Óyeme llover
Óyeme entonces, ni distraída ni atenta, bajo este aire límpido que no limpio de un Madrid que es puro tiempo, aire que se vuelve agua.
Cuando Madrid amanece de un pálido azul parecería que todo el mundo se acaba de inaugurar. No hablo de la naranja mañana del verano ni de la primavera amarilla, sino de un azul pálido que no llega a ser mar sino cielo limpio, quizá porque la lluvia le ha pasado por encima como brisa de frío, entre un otoño de veranillo y el invierno que no termina de llegarnos. Óyeme entonces, como quien oye llover y los versos de Octavio Paz se vuelven la prosa con la que quiero andar bajo el llanto leve de nubes grises, entre taxistas que agradecen que llueva como si fuesen agricultores y amas de casa que salen a la compra diaria precisamente para quejarse de esta lluvia que no termina de empaparlas. Óyeme entonces, ni distraída ni atenta, bajo este aire límpido que no limpio de un Madrid que es puro tiempo, aire que se vuelve agua.
No escuches, sólo óyeme cuando la noche no se ha ido todavía, y todos los párrafos leídos son figuraciones de niebla que —entre los árboles de un parque o al doblar por azar cualquier esquina— se vuelven figuraciones del tiempo mismo. Dice Paz que es en un recodo de esta pausa y le sigo la sombra cuando vuelve a pedirte que me oigas como quien oye llover. Así, con la mirada hacia dentro, los ojos abiertos en pleno sueño, con tus cinco sentidos dormidos por despiertos y así, como llueve en Madrid de pasos leves en este rumor constante de sílabas, de la ce y la zeta entre el agua y el aire de las palabras que en realidad no le pesan a nadie.

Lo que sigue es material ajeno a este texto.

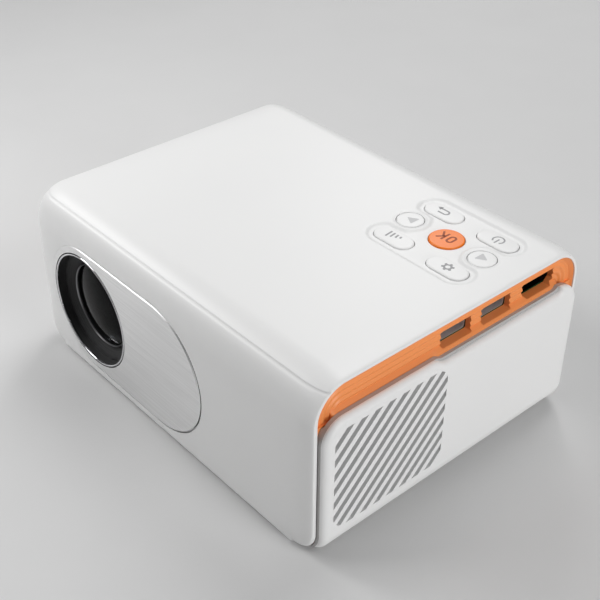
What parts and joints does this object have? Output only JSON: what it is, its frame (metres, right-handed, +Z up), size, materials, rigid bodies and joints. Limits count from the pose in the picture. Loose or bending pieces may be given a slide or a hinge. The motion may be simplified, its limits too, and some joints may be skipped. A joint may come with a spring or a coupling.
{
  "type": "video projector",
  "caption": "Small box-shaped video projector with a recessed focusing lens, top keypad, side sockets and slotted air panels.",
  "frame": {"origin": "on the ground under the middle of the body, at the underside of the feet", "axes": "+X towards the end with the data and video sockets, -Y where the lens looks, +Z up"},
  "size_m": [0.1528, 0.1184, 0.065],
  "materials": {
    "white_abs": "satin moulded ABS",
    "orange_abs": "satin moulded ABS",
    "grey_abs": "matt moulded ABS",
    "black_abs": "fine-textured moulded ABS",
    "brushed_aluminium": "anodised, brushed along its length",
    "chrome": "bright chrome plate",
    "coated_glass": "polished, coated",
    "picture_glass": "polished liquid crystal panel",
    "clear_acrylic": "moulded with fine rings",
    "cast_aluminium": "cast, bare",
    "nickel_plate": "nickel plated sheet",
    "circuit_board": "solder-masked glass epoxy",
    "filter_cloth": "fine grey mesh",
    "rubber": "matt",
    "screw_steel": "zinc plated",
    "switch_metal": "stamped cover",
    "brass": "turned"
  },
  "bodies": {
    "housing": {"top_cover": "white_abs", "main_shell": "white_abs", "foot_1": "rubber", "foot_2": "rubber", "foot_3": "rubber", "foot_4": "rubber", "base_screw_1": "screw_steel", "base_screw_2": "screw_steel", "base_screw_3": "screw_steel", "base_screw_4": "screw_steel", "tripod_insert": "brass", "right_panel": "white_abs", "right_panel_trim": "grey_abs", "right_port_frame": "orange_abs", "right_dust_mesh": "filter_cloth", "left_panel": "white_abs", "left_panel_trim": "grey_abs", "left_port_frame": "orange_abs", "left_dust_mesh": "filter_cloth", "bezel_plate": "brushed_aluminium", "lens_trim_ring": "chrome", "lens_shroud": "black_abs", "lens_mount": "black_abs", "light_box": "black_abs", "front_field_lens": "clear_acrylic", "picture_panel": "picture_glass", "rear_field_lens": "clear_acrylic", "light_funnel": "black_abs", "condenser_lens": "coated_glass", "led_board": "cast_aluminium", "heat_sink": "cast_aluminium", "fan_frame": "black_abs", "speaker": "black_abs", "main_board": "circuit_board", "data_socket_1": "nickel_plate", "data_socket_2": "nickel_plate", "video_socket": "black_abs", "inlet_board": "circuit_board", "power_inlet": "black_abs", "av_jack": "black_abs", "key_board": "circuit_board", "return_switch": "switch_metal", "power_switch": "switch_metal", "source_switch": "switch_metal", "settings_switch": "switch_metal", "previous_switch": "switch_metal", "next_switch": "switch_metal", "ok_switch": "switch_metal"},
    "return_button": {"return_key": "white_abs"},
    "power_button": {"power_key": "white_abs"},
    "source_button": {"source_key": "white_abs"},
    "settings_button": {"settings_key": "white_abs"},
    "previous_button": {"previous_key": "white_abs"},
    "next_button": {"next_key": "white_abs"},
    "ok_button": {"ok_key": "orange_abs"},
    "focus_ring": {"focus_ring": "black_abs"},
    "lens_barrel": {"lens_cell": "black_abs", "front_lens": "coated_glass", "rear_lens": "coated_glass"},
    "fan_wheel": {"fan_rotor": "black_abs"}
  },
  "joints": [
    {"name": "return_press", "type": "slide", "parent": "housing", "child": "return_button", "axis": [0, 0, -1], "range_m": [0, 0.0005], "stiffness_N_per_m": 1500, "springref_m": -0.0003},
    {"name": "power_press", "type": "slide", "parent": "housing", "child": "power_button", "axis": [0, 0, -1], "range_m": [0, 0.0005], "stiffness_N_per_m": 1500, "springref_m": -0.0003},
    {"name": "source_press", "type": "slide", "parent": "housing", "child": "source_button", "axis": [0, 0, -1], "range_m": [0, 0.0005], "stiffness_N_per_m": 1500, "springref_m": -0.0003},
    {"name": "settings_press", "type": "slide", "parent": "housing", "child": "settings_button", "axis": [0, 0, -1], "range_m": [0, 0.0005], "stiffness_N_per_m": 1500, "springref_m": -0.0003},
    {"name": "previous_press", "type": "slide", "parent": "housing", "child": "previous_button", "axis": [0, 0, -1], "range_m": [0, 0.0005], "stiffness_N_per_m": 1500, "springref_m": -0.0003},
    {"name": "next_press", "type": "slide", "parent": "housing", "child": "next_button", "axis": [0, 0, -1], "range_m": [0, 0.0005], "stiffness_N_per_m": 1500, "springref_m": -0.0003},
    {"name": "ok_press", "type": "slide", "parent": "housing", "child": "ok_button", "axis": [0, 0, -1], "range_m": [0, 0.0005], "stiffness_N_per_m": 1500, "springref_m": -0.0003},
    {"name": "focus_turn", "type": "hinge", "parent": "housing", "child": "focus_ring", "pos_m": [-0.0422, -0.04977, 0.0297], "axis": [0, -1, 0], "range_deg": [-60, 60]},
    {"name": "focus_slide", "type": "slide", "parent": "housing", "child": "lens_barrel", "axis": [0, -1, 0], "range_m": [-0.0019, 0.0019]},
    {"name": "fan_spin", "type": "hinge", "parent": "housing", "child": "fan_wheel", "pos_m": [0.0641, -0.03027, 0.0287], "axis": [1, 0, 0], "continuous": true}
  ],
  "couplings": [
    {"joint": "focus_turn", "follows": "focus_slide", "rad_per_m": 526.32}
  ]
}
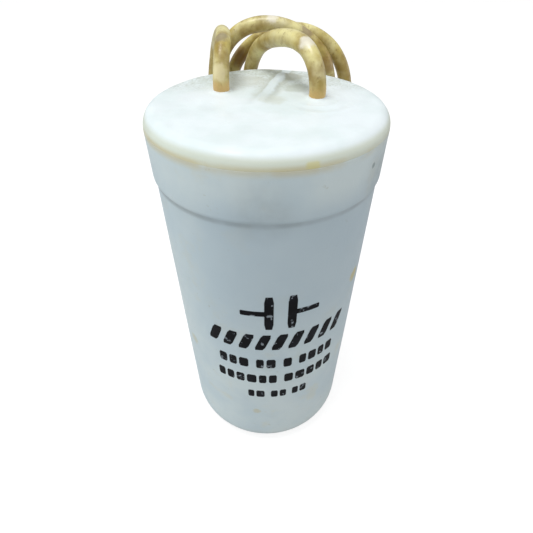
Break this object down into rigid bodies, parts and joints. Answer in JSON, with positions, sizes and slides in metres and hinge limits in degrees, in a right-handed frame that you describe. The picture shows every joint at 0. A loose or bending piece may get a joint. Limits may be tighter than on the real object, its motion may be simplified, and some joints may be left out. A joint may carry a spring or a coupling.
{
  "type": "motor run capacitor",
  "caption": "Round film capacitor that runs a small single-phase motor: a white moulded can closed by cast resin, with insulated leads out of its top.",
  "frame": {"origin": "centre of the can's base, on the surface that it stands on", "axes": "+Z along the can's axis towards the leads, -Y towards the side seen in front, +Y towards the side that the leads fall over"},
  "size_m": [0.0262, 0.0315, 0.0584],
  "materials": {
    "can_plastic": "satin moulded polypropylene, bluish white, slightly stained",
    "cast_resin": "cast resin, near white, soft satin with shallow runs and a dirty seam",
    "metallised_film": "wound film with a thin metal coating",
    "core_plastic": "plain moulded tube",
    "wrap_film": "clear film wrap",
    "sprayed_zinc": "rough sprayed metal",
    "solder": "dull solder",
    "tinned_wire": "tinned stranded copper",
    "lead_insulation": "aged cream insulation gone tan, waxy satin",
    "print_ink": "black pad print, thin and worn; it has no solid of its own"
  },
  "bodies": {
    "root": {"can": "can_plastic", "potting_resin": "cast_resin", "film_winding": "metallised_film", "winding_core": "core_plastic", "outer_wrap": "wrap_film", "end_spray_top": "sprayed_zinc", "end_spray_bottom": "sprayed_zinc", "solder_top": "solder", "solder_bottom": "solder", "wire_left": "tinned_wire", "wire_right": "tinned_wire", "lead_root_left": "lead_insulation", "lead_root_right": "lead_insulation", "lead_left": "lead_insulation", "lead_right": "lead_insulation", "lead_tip_left": "tinned_wire", "lead_tip_right": "tinned_wire"}
  },
  "joints": []
}
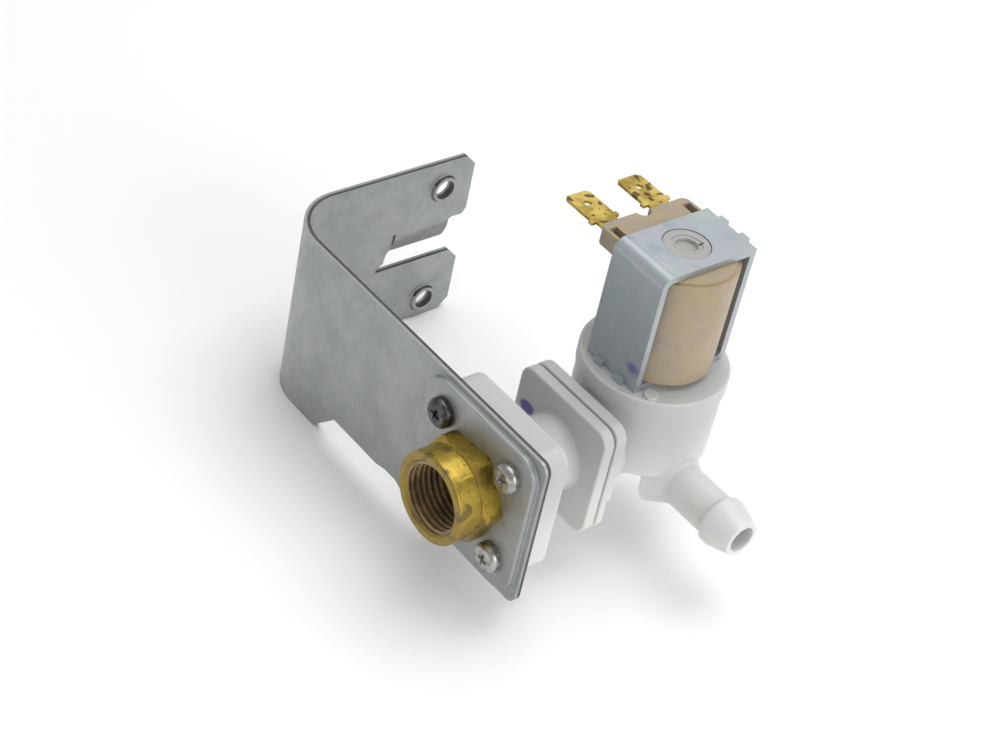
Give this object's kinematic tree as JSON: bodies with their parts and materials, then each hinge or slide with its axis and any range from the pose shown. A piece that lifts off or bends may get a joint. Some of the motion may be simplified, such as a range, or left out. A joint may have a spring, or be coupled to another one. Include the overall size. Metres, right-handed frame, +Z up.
{
  "type": "water inlet solenoid valve",
  "caption": "Water inlet solenoid valve on a bent steel bracket: threaded brass inlet, plastic diaphragm valve, coil in a steel yoke with spade terminals, hose barb outlet.",
  "frame": {"origin": "centre of the threaded inlet's mouth", "axes": "+Y into the valve from the inlet, +X towards the outlet barb, +Z up along the solenoid"},
  "size_m": [0.1125, 0.0735, 0.0724],
  "materials": {
    "galvanised_sheet": "dull galvanised, faint mottling",
    "brass": "turned brass, stained",
    "zinc_screws": "zinc plated, tinted",
    "black_rubber": "matte",
    "natural_plastic": "translucent natural plastic, satin",
    "stainless_mesh": "fine mesh",
    "plunger_steel": "ground",
    "zinc_yoke": "bright zinc with a bluish passivated tint",
    "coil_plastic": "moulded, satin, beige",
    "copper_wire": "enamelled copper"
  },
  "bodies": {
    "valve": {"bracket": "galvanised_sheet", "inlet_fitting": "brass", "bracket_screws": "zinc_screws", "fitting_seal": "black_rubber", "inlet_adapter": "natural_plastic", "inlet_screen": "stainless_mesh", "flange_gasket": "black_rubber", "flow_washer": "black_rubber", "valve_body": "natural_plastic", "diaphragm": "black_rubber", "bonnet": "natural_plastic", "plunger_spring": "plunger_steel", "lower_sleeve": "zinc_yoke", "upper_sleeve": "zinc_yoke", "bobbin": "coil_plastic", "winding": "copper_wire", "coil_cover": "coil_plastic", "terminal_front": "brass", "terminal_rear": "brass", "yoke_upper": "zinc_yoke", "yoke_lower": "zinc_yoke"},
    "plunger": {"plunger": "plunger_steel", "plunger_seal": "black_rubber"},
    "insert": {"diaphragm_insert": "natural_plastic"}
  },
  "joints": [
    {"name": "plunger_lift", "type": "slide", "parent": "valve", "child": "plunger", "axis": [0, 0, 1], "range_m": [0, 0.002], "stiffness_N_per_m": 150, "springref_m": -0.008, "deforming": ["plunger_spring"]},
    {"name": "diaphragm_lift", "type": "slide", "parent": "valve", "child": "insert", "axis": [0, 0, 1], "range_m": [0, 0.0014], "deforming": ["diaphragm"]}
  ],
  "couplings": [
    {"joint": "diaphragm_lift", "follows": "plunger_lift", "ratio": 0.7}
  ]
}
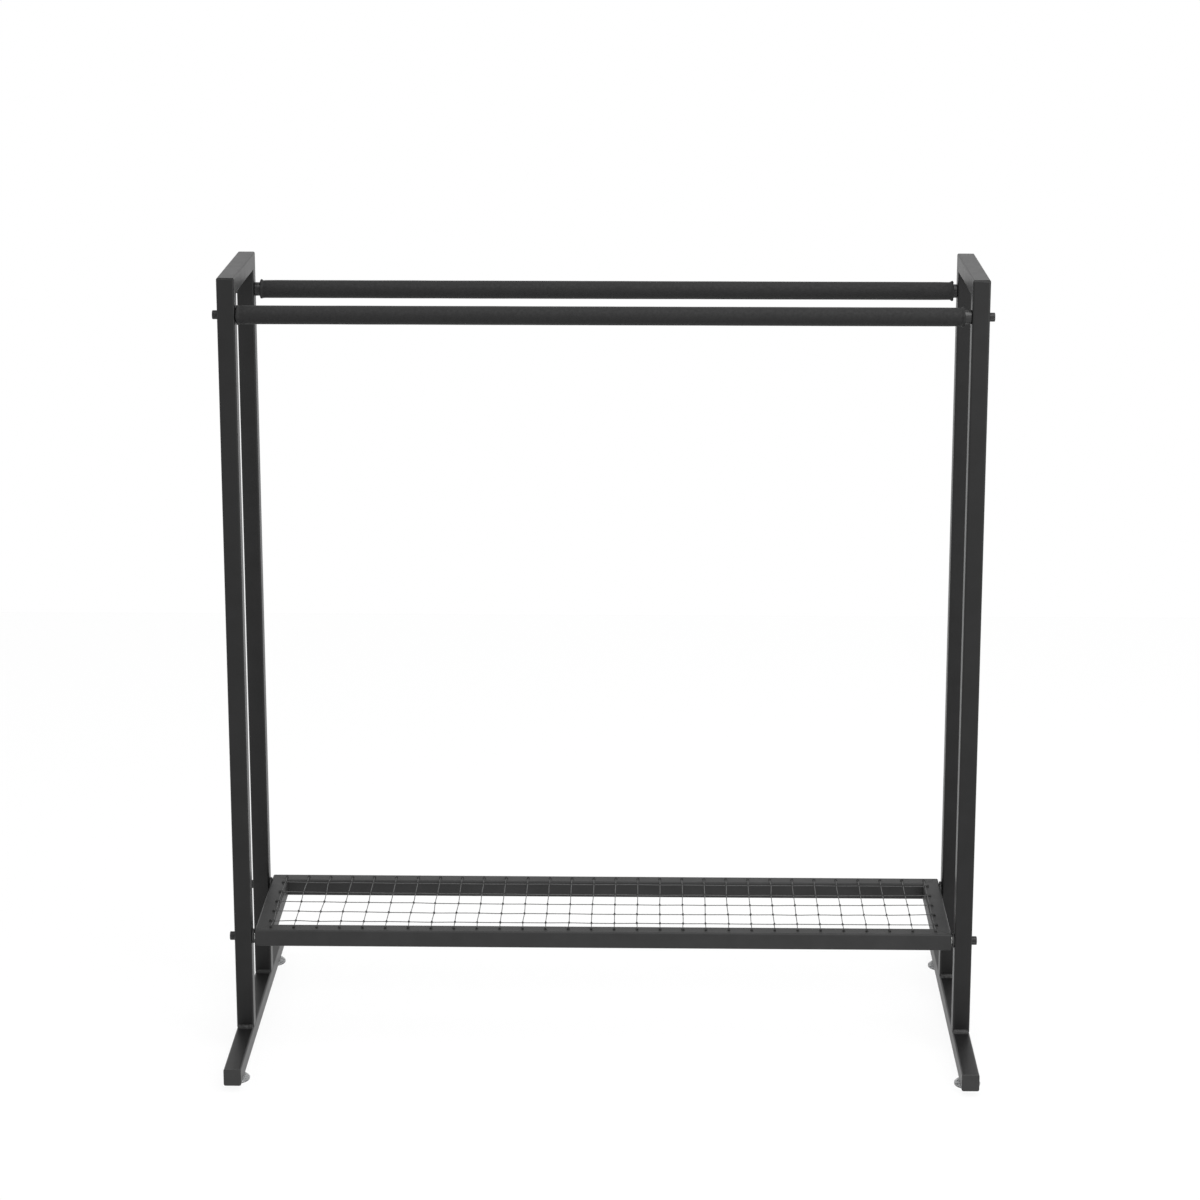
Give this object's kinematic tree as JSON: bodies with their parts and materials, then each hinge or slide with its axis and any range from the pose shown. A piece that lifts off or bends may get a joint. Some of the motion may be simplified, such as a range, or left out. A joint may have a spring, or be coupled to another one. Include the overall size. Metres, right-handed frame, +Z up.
{
  "type": "racket display stand",
  "caption": "Free-standing rack of black square tube: rackets hang between its foam-sleeved rails over a low netted shelf, on levelling feet.",
  "frame": {"origin": "on the floor under the middle of the stand, feet screwed in", "axes": "+X along the rails, +Y from the front to the rear, +Z up"},
  "size_m": [0.8724, 0.43, 0.92],
  "materials": {
    "black_coat": "satin black powder coat",
    "black_foam": "matt closed-cell foam",
    "black_screw": "black oxide steel",
    "zinc": "zinc plated steel",
    "black_plastic": "moulded, fine grain",
    "clear_plastic": "milky moulded plastic",
    "net_cord": "thin black twisted cord"
  },
  "bodies": {
    "stand": {"left_front_post": "black_coat", "left_rear_post": "black_coat", "left_top_bar": "black_coat", "left_foot_beam": "black_coat", "left_front_beam_cap": "black_plastic", "left_rear_beam_cap": "black_plastic", "left_front_foot_nut": "zinc", "left_rear_foot_nut": "zinc", "left_front_rail_bolt": "black_screw", "left_rear_rail_bolt": "black_screw", "left_front_shelf_bolt": "black_screw", "left_rear_shelf_bolt": "black_screw", "right_front_post": "black_coat", "right_rear_post": "black_coat", "right_top_bar": "black_coat", "right_foot_beam": "black_coat", "right_front_beam_cap": "black_plastic", "right_rear_beam_cap": "black_plastic", "right_front_foot_nut": "zinc", "right_rear_foot_nut": "zinc", "right_front_rail_bolt": "black_screw", "right_rear_rail_bolt": "black_screw", "right_front_shelf_bolt": "black_screw", "right_rear_shelf_bolt": "black_screw", "front_rail_tube": "black_coat", "front_rail_sleeve": "black_foam", "front_rail_left_insert": "zinc", "front_rail_right_insert": "zinc", "rear_rail_tube": "black_coat", "rear_rail_sleeve": "black_foam", "rear_rail_left_insert": "zinc", "rear_rail_right_insert": "zinc", "shelf_front_tube": "black_coat", "shelf_rear_tube": "black_coat", "shelf_left_tube": "black_coat", "shelf_right_tube": "black_coat", "shelf_left_front_nut": "zinc", "shelf_left_rear_nut": "zinc", "shelf_right_front_nut": "zinc", "shelf_right_rear_nut": "zinc", "shelf_left_front_spacer": "black_plastic", "shelf_left_rear_spacer": "black_plastic", "shelf_right_front_spacer": "black_plastic", "shelf_right_rear_spacer": "black_plastic", "shelf_net": "net_cord"},
    "left_front_pad": {"left_front_foot_pad": "clear_plastic"},
    "left_rear_pad": {"left_rear_foot_pad": "clear_plastic"},
    "right_front_pad": {"right_front_foot_pad": "clear_plastic"},
    "right_rear_pad": {"right_rear_foot_pad": "clear_plastic"},
    "left_front_stud": {"left_front_foot_stud": "zinc"},
    "left_rear_stud": {"left_rear_foot_stud": "zinc"},
    "right_front_stud": {"right_front_foot_stud": "zinc"},
    "right_rear_stud": {"right_rear_foot_stud": "zinc"}
  },
  "joints": [
    {"name": "left_front_foot_height", "type": "slide", "parent": "stand", "child": "left_front_pad", "axis": [0, 0, -1], "range_m": [0, 0.01]},
    {"name": "left_rear_foot_height", "type": "slide", "parent": "stand", "child": "left_rear_pad", "axis": [0, 0, -1], "range_m": [0, 0.01]},
    {"name": "right_front_foot_height", "type": "slide", "parent": "stand", "child": "right_front_pad", "axis": [0, 0, -1], "range_m": [0, 0.01]},
    {"name": "right_rear_foot_height", "type": "slide", "parent": "stand", "child": "right_rear_pad", "axis": [0, 0, -1], "range_m": [0, 0.01]},
    {"name": "left_front_foot_turn", "type": "hinge", "parent": "left_front_pad", "child": "left_front_stud", "pos_m": [-0.42, -0.177, 0.008], "axis": [0, 0, -1], "range_deg": [0, 2880]},
    {"name": "left_rear_foot_turn", "type": "hinge", "parent": "left_rear_pad", "child": "left_rear_stud", "pos_m": [-0.42, 0.177, 0.008], "axis": [0, 0, -1], "range_deg": [0, 2880]},
    {"name": "right_front_foot_turn", "type": "hinge", "parent": "right_front_pad", "child": "right_front_stud", "pos_m": [0.42, -0.177, 0.008], "axis": [0, 0, -1], "range_deg": [0, 2880]},
    {"name": "right_rear_foot_turn", "type": "hinge", "parent": "right_rear_pad", "child": "right_rear_stud", "pos_m": [0.42, 0.177, 0.008], "axis": [0, 0, -1], "range_deg": [0, 2880]}
  ],
  "couplings": [
    {"joint": "left_front_foot_turn", "follows": "left_front_foot_height", "rad_per_m": 5026.5},
    {"joint": "left_rear_foot_turn", "follows": "left_rear_foot_height", "rad_per_m": 5026.5},
    {"joint": "right_front_foot_turn", "follows": "right_front_foot_height", "rad_per_m": 5026.5},
    {"joint": "right_rear_foot_turn", "follows": "right_rear_foot_height", "rad_per_m": 5026.5}
  ]
}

Óyeme como quien oye llover en estos días que ya son años, este mismo instante que es del tiempo sin peso y una enorme pesadumbre al mismo tiempo. Óyeme sin tener que escuchar la nada donde las calles de Madrid se quedan de pronto sin automóviles ni paseantes, árboles ya sin hojas y portales sin serenos vigilantes de tu intimidad. Aquí donde relumbra el asfalto por húmedo y el vaho parece caminar alzado del sueño y del suelo; el vaho que es neblina de tus labios y palabra que no tiene traducción al inglés. El vaho, la cara que llevas en la noche y el rostro que cargas en las mañanas, todo como pasos de gotas de agua sobre mis propios párpados.
Aquí donde busco veinte palabras y un silencio. La noche que duerme en tu cama y tu respiración como oleaje de sueños abren el día en este pálido azul donde lluevo como quien llora para que me oigas andar por un Madrid sin tiempo, como un vago jardín a la deriva, donde parece que tu sombra cubre esta página y quizá por eso, amanece.